The portal not only gives a snapshot of a unit's current readiness, but also what their medical readiness will be in 7, 30, 60 and 90 days. Hamilton said that commanders will be able to use the site's "action items" to get a by name list of Soldiers who are delinquent or will soon be delinquent in certain areas. It will show what Soldiers are in need of items such as their Periodic Health Assessment, immunizations or annual dental exam. The company command team will also be able to see at a glance which of their Soldiers have medical profiles.

"Through the Medical Readiness Transformation we are redesigning the process of medical profiles, which document a Soldier's temporary and permanent medical condition as well as any functional limitations," said Lt. Gen.
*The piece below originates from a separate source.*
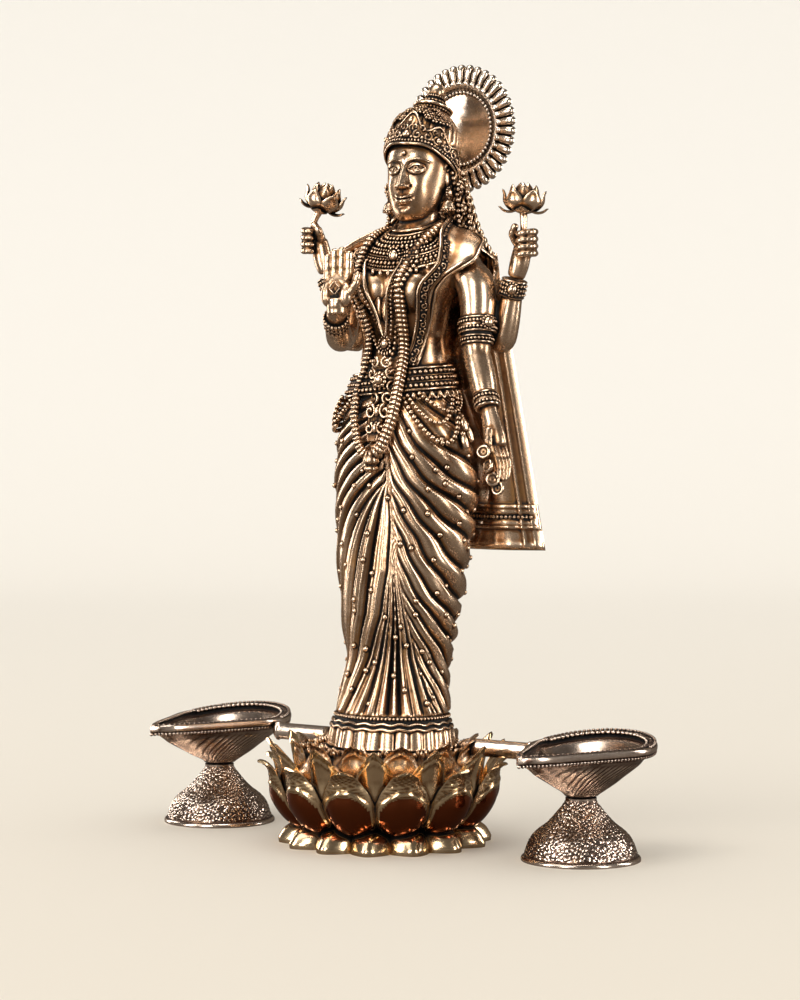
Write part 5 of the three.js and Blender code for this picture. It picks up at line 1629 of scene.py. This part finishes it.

Nadja West, the Army's surgeon general. "Soldiers will no longer have overlapping temporary profiles and will instead have a single active profile for all conditions."

Instead of having separate profiles for a knee injury, a back problem and dental surgery, the new e-profile gives a Soldier one profile with all the information and limitations on one document. The e-profile will not only show a Soldier's current profiles, but also shows the number of profiles and how many days that Soldier has been on profile over the past 24 months.

"When I was a company commander, Soldiers would have to bring paper copies of their profiles to the company training room," said Hamilton. "The first sergeant would then have to review them and if he had any questions he would have to talk to the unit's medical officer to see what the Soldiers' limitations were.

"This new system will let them look at all of their unit's medical readiness on one portal and then scroll down the list of their Soldiers and click on a Soldiers profile," Hamilton added. "From the profile the commander or first sergeant will be able to communicate directly with the provider through a secure system."

"A Soldier's health is an essential component of his or her readiness. And everything we are doing in Medical Readiness Transformation is designed to enhance Soldier medical readiness," said West. "Subsequently this transformation will enable commanders and my medical staff to more easily manage the readiness or our Soldiers, reducing the number of medically non-deployable Soldiers and retaining combat power."